The sailors won the initiative on the sixth turn and started to move away. However, the orcs chased them running, defeating another one and further hurting the leader. At this point, with the sailors weakened and outnumbered, I decided that the pyrates had succeeded in their boarding action and the remaining dark elves would be kept as prisoners.
Strange Grogge is an interesting game, with a set of rules that are easy to grasp. Since some rules will require agreeement between players or some interpretation, I would say that it is geared towards "friendly" games rather than competitive play (always a positive thing, for me.) It does require some bookkeeping for the Salt of each figure, as well as jammed and unloaded weapons.
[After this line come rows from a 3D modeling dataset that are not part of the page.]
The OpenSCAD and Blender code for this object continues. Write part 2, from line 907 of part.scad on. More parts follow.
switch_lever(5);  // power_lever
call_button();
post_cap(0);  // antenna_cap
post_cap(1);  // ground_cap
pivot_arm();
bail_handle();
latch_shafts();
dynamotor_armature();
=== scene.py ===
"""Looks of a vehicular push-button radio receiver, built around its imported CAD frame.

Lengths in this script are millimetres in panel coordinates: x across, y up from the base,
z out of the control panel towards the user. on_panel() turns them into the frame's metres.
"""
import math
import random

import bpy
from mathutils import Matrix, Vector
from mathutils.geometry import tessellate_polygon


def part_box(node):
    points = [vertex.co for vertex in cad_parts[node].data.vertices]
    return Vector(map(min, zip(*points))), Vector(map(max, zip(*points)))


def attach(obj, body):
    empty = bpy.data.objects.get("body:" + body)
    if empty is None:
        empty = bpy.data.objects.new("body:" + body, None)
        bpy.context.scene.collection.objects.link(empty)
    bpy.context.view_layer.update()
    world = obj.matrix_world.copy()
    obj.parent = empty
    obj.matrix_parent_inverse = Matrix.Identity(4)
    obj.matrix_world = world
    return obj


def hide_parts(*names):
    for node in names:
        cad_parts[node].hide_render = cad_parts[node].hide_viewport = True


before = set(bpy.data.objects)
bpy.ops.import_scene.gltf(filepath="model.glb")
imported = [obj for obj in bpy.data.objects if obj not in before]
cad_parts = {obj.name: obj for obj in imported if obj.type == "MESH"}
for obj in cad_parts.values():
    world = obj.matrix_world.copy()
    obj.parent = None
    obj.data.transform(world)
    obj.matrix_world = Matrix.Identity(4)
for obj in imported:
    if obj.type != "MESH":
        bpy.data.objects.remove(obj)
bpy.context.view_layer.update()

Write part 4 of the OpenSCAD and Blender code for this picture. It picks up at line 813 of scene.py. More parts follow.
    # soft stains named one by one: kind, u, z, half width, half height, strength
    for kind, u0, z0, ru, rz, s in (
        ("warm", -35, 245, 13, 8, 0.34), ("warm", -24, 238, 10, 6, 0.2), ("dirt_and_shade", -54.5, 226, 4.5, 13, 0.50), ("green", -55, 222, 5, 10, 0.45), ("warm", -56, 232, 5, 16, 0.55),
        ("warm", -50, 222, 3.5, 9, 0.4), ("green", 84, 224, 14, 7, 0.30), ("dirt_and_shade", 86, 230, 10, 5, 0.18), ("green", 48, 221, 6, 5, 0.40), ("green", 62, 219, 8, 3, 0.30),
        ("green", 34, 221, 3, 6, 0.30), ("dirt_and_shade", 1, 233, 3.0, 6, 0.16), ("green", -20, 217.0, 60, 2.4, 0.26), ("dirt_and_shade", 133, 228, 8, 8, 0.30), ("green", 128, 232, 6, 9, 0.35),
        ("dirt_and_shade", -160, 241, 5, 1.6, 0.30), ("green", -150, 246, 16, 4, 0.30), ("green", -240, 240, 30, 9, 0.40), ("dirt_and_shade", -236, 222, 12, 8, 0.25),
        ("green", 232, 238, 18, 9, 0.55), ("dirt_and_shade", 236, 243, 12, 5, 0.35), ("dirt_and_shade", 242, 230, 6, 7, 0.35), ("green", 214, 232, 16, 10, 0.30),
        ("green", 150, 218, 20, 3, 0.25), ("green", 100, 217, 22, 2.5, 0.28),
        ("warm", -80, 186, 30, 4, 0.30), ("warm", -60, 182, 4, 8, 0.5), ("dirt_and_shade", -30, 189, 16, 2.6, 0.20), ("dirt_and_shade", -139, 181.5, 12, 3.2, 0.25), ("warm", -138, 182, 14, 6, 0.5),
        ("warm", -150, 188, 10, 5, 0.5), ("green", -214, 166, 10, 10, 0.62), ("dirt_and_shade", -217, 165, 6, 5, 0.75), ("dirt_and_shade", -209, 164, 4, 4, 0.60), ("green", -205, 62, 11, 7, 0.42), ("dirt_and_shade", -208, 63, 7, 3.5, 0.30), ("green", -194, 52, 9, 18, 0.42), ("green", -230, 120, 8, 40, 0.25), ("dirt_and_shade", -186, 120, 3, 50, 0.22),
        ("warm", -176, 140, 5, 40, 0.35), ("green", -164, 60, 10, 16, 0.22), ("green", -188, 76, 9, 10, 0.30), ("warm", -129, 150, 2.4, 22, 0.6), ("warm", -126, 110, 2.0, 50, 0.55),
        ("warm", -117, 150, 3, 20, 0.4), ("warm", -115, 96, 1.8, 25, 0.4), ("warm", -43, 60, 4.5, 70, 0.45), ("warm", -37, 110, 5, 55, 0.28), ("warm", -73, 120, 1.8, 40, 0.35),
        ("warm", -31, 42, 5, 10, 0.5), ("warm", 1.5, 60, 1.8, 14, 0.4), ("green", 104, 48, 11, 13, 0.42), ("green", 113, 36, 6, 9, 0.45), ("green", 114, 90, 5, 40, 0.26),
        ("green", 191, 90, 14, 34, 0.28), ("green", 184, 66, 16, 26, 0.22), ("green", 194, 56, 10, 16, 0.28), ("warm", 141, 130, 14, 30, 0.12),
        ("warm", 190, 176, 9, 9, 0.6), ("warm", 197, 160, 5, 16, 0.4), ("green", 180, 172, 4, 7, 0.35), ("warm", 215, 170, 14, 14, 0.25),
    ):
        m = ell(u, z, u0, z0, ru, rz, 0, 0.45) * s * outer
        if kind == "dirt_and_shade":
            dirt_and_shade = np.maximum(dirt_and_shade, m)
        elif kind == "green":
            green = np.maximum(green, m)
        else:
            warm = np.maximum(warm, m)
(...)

Rolling for each action seems a lot until you notice that most figures will do a single roll per activation -- compared to games with activation, attack and damage rolls for instance, it's a lot faster. Having a printed copy of the book to reference the tables is certainly helpful.
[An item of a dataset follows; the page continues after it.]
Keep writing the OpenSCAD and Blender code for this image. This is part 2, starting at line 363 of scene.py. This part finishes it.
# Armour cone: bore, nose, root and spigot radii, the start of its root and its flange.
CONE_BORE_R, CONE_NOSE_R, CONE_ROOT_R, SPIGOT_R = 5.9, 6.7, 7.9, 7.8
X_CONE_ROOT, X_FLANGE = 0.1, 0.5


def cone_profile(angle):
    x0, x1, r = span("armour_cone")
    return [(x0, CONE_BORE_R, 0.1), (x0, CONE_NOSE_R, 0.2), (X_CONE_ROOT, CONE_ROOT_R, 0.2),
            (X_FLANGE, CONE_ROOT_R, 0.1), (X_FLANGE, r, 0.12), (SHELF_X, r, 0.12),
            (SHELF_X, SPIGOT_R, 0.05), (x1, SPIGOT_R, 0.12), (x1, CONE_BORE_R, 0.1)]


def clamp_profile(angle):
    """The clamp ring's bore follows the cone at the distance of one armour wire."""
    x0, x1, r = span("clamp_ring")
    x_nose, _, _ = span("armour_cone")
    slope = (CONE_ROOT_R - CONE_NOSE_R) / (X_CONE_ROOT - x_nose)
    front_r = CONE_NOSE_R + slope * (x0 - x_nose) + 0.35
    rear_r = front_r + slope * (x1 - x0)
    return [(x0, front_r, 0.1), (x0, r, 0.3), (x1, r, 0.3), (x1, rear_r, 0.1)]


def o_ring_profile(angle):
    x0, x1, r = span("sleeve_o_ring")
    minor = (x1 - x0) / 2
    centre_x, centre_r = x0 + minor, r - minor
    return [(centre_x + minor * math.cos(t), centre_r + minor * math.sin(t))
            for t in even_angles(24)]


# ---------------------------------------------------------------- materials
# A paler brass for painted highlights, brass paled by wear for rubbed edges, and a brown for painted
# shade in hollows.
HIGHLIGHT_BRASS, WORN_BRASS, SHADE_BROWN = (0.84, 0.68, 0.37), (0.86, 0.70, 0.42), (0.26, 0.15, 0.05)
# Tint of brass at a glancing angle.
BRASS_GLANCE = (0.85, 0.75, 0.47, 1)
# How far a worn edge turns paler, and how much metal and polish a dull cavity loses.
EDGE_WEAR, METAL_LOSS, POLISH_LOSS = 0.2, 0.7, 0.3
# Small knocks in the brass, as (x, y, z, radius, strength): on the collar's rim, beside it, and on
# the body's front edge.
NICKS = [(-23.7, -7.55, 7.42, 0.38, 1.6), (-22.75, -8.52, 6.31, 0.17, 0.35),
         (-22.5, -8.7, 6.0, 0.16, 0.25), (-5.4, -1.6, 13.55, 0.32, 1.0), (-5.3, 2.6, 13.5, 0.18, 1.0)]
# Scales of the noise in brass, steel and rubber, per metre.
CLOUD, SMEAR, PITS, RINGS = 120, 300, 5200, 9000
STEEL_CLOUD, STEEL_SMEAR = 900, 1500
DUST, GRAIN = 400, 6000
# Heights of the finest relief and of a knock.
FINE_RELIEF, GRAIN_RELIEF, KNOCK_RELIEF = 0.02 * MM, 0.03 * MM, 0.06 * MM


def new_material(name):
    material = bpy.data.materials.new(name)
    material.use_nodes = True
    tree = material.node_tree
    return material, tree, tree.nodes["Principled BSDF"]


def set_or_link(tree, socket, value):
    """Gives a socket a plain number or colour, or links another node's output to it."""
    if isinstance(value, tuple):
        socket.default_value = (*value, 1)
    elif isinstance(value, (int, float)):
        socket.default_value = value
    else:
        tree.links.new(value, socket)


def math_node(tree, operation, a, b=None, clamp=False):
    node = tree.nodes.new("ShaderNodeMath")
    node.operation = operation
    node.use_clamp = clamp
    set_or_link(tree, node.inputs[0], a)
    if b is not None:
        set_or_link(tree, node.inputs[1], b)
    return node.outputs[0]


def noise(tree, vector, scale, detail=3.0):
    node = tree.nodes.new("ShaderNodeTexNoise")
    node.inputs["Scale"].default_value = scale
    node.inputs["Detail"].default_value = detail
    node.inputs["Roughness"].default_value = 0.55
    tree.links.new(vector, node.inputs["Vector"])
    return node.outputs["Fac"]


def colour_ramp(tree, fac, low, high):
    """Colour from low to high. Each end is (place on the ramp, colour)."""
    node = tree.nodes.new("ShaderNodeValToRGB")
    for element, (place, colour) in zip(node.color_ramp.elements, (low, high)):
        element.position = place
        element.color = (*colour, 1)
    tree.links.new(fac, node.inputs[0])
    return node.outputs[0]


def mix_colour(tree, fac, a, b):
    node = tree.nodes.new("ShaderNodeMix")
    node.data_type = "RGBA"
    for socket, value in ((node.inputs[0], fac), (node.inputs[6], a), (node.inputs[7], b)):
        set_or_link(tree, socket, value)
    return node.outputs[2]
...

Battles are very chaotic, and I'd say that's the defining feature of this game. This is caused in part because of the risk of critical successes and failures on every action (I had a lot of fun interpreting the critical failures), and in part because as the game goes on, characters tend to lose Salt and become less and less reliable. This fosters aggressive tactics and even daring maneuvers as it fits the swashbuckler genre (and reinforces my impression that it's better suited to friendly games.)
In small games with a single party per player, such as in my playtest, the activation system degenerates into "IGO-UGO," which I'm not particularly fond of. Since each character can only perform one action per activation, this normally isn't devastating. Still, in the future, when playing this game with a single party per side, I'll try using alternate activation of two figures per player, as if the single party was split into smaller groups.